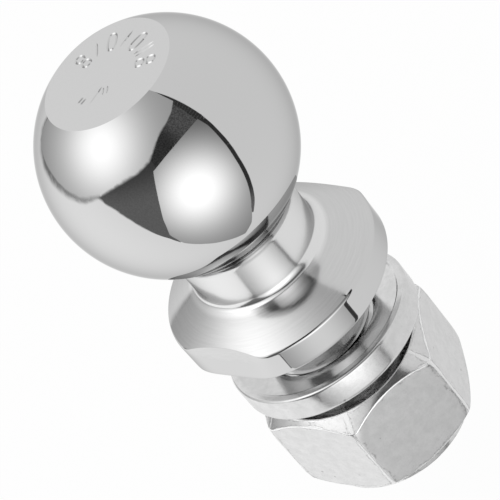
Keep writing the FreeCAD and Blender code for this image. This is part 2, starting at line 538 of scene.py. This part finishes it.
def arris_turn(arris_radius):
    """Half the angle that an arris's rounding covers, seen from the axis."""
    centre = (nut_half_width - arris_radius) / math.cos(math.pi / 6)
    across = arris_radius * math.sin(math.pi / 6)
    return math.atan2(across, centre + arris_radius * math.cos(math.pi / 6))


def off_arris(angles):
    """Angle between each direction and the nearest arris."""
    side = math.pi / 3
    return np.abs(np.mod(angles - nut_turn + side / 2, side) - side / 2)


def nut_reach(angles, arris_radius):
    """Distance from the axis to the hexagon with rounded arrises, in each direction.

    On a side it is the half width divided by the cosine of the angle from the side's middle. Near
    an arris it is the far crossing of the ray with the arris's circle.
    """
    side = math.pi / 3
    off = off_arris(angles)
    flat = nut_half_width / np.cos(side / 2 - off)
    centre = (nut_half_width - arris_radius) / math.cos(side / 2)
    inside = arris_radius**2 - (centre * np.sin(off)) ** 2
    rounded = centre * np.cos(off) + np.sqrt(np.maximum(inside, 0))
    return np.where(off < arris_turn(arris_radius), rounded, flat)


def nut_section(angles):
    """Rows round the nut's outside, from the bore's upper mouth to its lower mouth.

    Each arris is rounder near the chamfers than halfway up, and a low collar stands under the
    lower one. Returned with each row's distance to the nearest edge, and to the collar's foot.
    """
    reach = nut_reach(angles, nut_arris_radii[0])
    drop = (reach - nut_face_radius) * math.tan(nut_chamfer_angle)
    rise = nut_collar_height + (reach - nut_face_radius) * math.tan(nut_lower_chamfer_angle)
    face_edge = nut_face_edge * (1 + 0.25 * np.sin(5 * angles) * np.sin(2 * angles + 1))
    halfway = (reach + nut_face_radius) / 2
    between = (nut_mouth_radius + nut_face_radius) / 2
    top = nut_high.z - drop
    foot = nut_foot + rise
    corners = [
        (nut_mouth_radius, nut_high.z),
        (between, nut_high.z),
        (nut_face_radius, nut_high.z),
        (halfway, nut_high.z - drop / 2),
        (reach, top),
    ]
    radii = [0, None, face_edge, None, nut_chamfer_edge]
    steps = list(zip(nut_arris_radii, nut_arris_steps))[1:]
    for arris_radius, step in steps:
        corners.append((nut_reach(angles, arris_radius), top - step))
    corners.append((nut_reach(angles, nut_arris_radii[-1]), (top + foot) / 2))
    for arris_radius, step in reversed(steps):
        corners.append((nut_reach(angles, arris_radius), foot + step))
    radii += [None] * (2 * len(steps) + 1)
    lower_edge = len(corners)
    corners += [
        (reach, foot),
        (halfway, nut_foot + (rise + nut_collar_height) / 2),
        (nut_face_radius, nut_foot + nut_collar_height),
        (nut_face_radius, nut_foot),
        (between, nut_foot),
        (nut_mouth_radius, nut_foot),
    ]
    radii += [nut_chamfer_edge, None, nut_collar_corner, nut_foot_edge, None, 0]
    corners = section_corners(corners, angles)
    rows = rounded_section(corners, radii)
    edges = corners[[2, 4, lower_edge, lower_edge + 3]]
    edge_away = np.linalg.norm(rows[:, None] - edges[None], axis=-1).min(1)
    foot_away = np.linalg.norm(rows - corners[lower_edge + 2], axis=-1)
    return rows, edge_away, foot_away


def nut_thread_limit(radius, height):
    """Thread of the bore, clear of the stud's thread and cut back by the chamfer at each mouth."""
    depth = np.minimum(nut_high.z - height, height - nut_foot)
    return np.maximum(radius + thread_clearance, nut_mouth_radius - depth)


def make_nut(material):
    """Hexagon nut: both ends chamfered, the arrises rounded, the bore threaded."""
    angles = nut_angles()
    section, edge_away, foot_away = nut_section(angles)
    outside = spun(section, angles)
    bore = thread_part(angles, nut_foot, nut_high.z, nut_thread_limit)
    arris_away = section[..., 0] * np.sin(off_arris(angles))
    inside = np.full(len(bore[0]), away_from_edges)
    fields = {}
    for field, away in (("edge_away", edge_away), ("foot_away", foot_away), ("arris_away", arris_away)):
        fields[field] = np.concatenate([away.ravel(), inside])
    piece = make_piece("zinc_hex_nut", [as_part(outside), bore], material, fields)
    stands_for(piece, "hex_nut")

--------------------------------

> _Required work_:
All of the data must be returned exactly.

> _The result_:
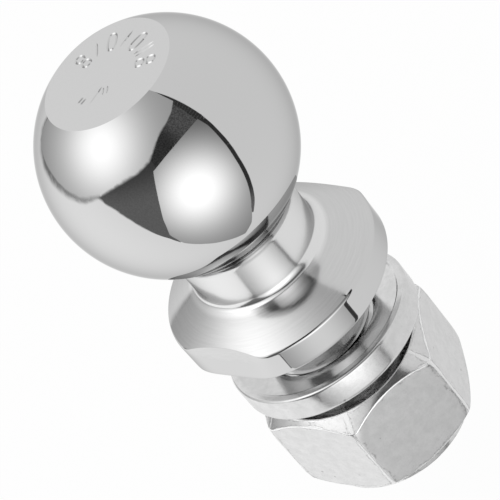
Keep writing the FreeCAD and Blender code for this image. This is part 2, starting at line 538 of scene.py. This part finishes it.
def arris_turn(arris_radius):
    """Half the angle that an arris's rounding covers, seen from the axis."""
    centre = (nut_half_width - arris_radius) / math.cos(math.pi / 6)
    across = arris_radius * math.sin(math.pi / 6)
    return math.atan2(across, centre + arris_radius * math.cos(math.pi / 6))


def off_arris(angles):
    """Angle between each direction and the nearest arris."""
    side = math.pi / 3
    return np.abs(np.mod(angles - nut_turn + side / 2, side) - side / 2)


def nut_reach(angles, arris_radius):
    """Distance from the axis to the hexagon with rounded arrises, in each direction.

    On a side it is the half width divided by the cosine of the angle from the side's middle. Near
    an arris it is the far crossing of the ray with the arris's circle.
    """
    side = math.pi / 3
    off = off_arris(angles)
    flat = nut_half_width / np.cos(side / 2 - off)
    centre = (nut_half_width - arris_radius) / math.cos(side / 2)
    inside = arris_radius**2 - (centre * np.sin(off)) ** 2
    rounded = centre * np.cos(off) + np.sqrt(np.maximum(inside, 0))
    return np.where(off < arris_turn(arris_radius), rounded, flat)


def nut_section(angles):
    """Rows round the nut's outside, from the bore's upper mouth to its lower mouth.

    Each arris is rounder near the chamfers than halfway up, and a low collar stands under the
    lower one. Returned with each row's distance to the nearest edge, and to the collar's foot.
    """
    reach = nut_reach(angles, nut_arris_radii[0])
    drop = (reach - nut_face_radius) * math.tan(nut_chamfer_angle)
    rise = nut_collar_height + (reach - nut_face_radius) * math.tan(nut_lower_chamfer_angle)
    face_edge = nut_face_edge * (1 + 0.25 * np.sin(5 * angles) * np.sin(2 * angles + 1))
    halfway = (reach + nut_face_radius) / 2
    between = (nut_mouth_radius + nut_face_radius) / 2
    top = nut_high.z - drop
    foot = nut_foot + rise
    corners = [
        (nut_mouth_radius, nut_high.z),
        (between, nut_high.z),
        (nut_face_radius, nut_high.z),
        (halfway, nut_high.z - drop / 2),
        (reach, top),
    ]
    radii = [0, None, face_edge, None, nut_chamfer_edge]
    steps = list(zip(nut_arris_radii, nut_arris_steps))[1:]
    for arris_radius, step in steps:
        corners.append((nut_reach(angles, arris_radius), top - step))
    corners.append((nut_reach(angles, nut_arris_radii[-1]), (top + foot) / 2))
    for arris_radius, step in reversed(steps):
        corners.append((nut_reach(angles, arris_radius), foot + step))
    radii += [None] * (2 * len(steps) + 1)
    lower_edge = len(corners)
    corners += [
        (reach, foot),
        (halfway, nut_foot + (rise + nut_collar_height) / 2),
        (nut_face_radius, nut_foot + nut_collar_height),
        (nut_face_radius, nut_foot),
        (between, nut_foot),
        (nut_mouth_radius, nut_foot),
    ]
    radii += [nut_chamfer_edge, None, nut_collar_corner, nut_foot_edge, None, 0]
    corners = section_corners(corners, angles)
    rows = rounded_section(corners, radii)
    edges = corners[[2, 4, lower_edge, lower_edge + 3]]
    edge_away = np.linalg.norm(rows[:, None] - edges[None], axis=-1).min(1)
    foot_away = np.linalg.norm(rows - corners[lower_edge + 2], axis=-1)
    return rows, edge_away, foot_away


def nut_thread_limit(radius, height):
    """Thread of the bore, clear of the stud's thread and cut back by the chamfer at each mouth."""
    depth = np.minimum(nut_high.z - height, height - nut_foot)
    return np.maximum(radius + thread_clearance, nut_mouth_radius - depth)


def make_nut(material):
    """Hexagon nut: both ends chamfered, the arrises rounded, the bore threaded."""
    angles = nut_angles()
    section, edge_away, foot_away = nut_section(angles)
    outside = spun(section, angles)
    bore = thread_part(angles, nut_foot, nut_high.z, nut_thread_limit)
    arris_away = section[..., 0] * np.sin(off_arris(angles))
    inside = np.full(len(bore[0]), away_from_edges)
    fields = {}
    for field, away in (("edge_away", edge_away), ("foot_away", foot_away), ("arris_away", arris_away)):
        fields[field] = np.concatenate([away.ravel(), inside])
    piece = make_piece("zinc_hex_nut", [as_part(outside), bore], material, fields)
    stands_for(piece, "hex_nut")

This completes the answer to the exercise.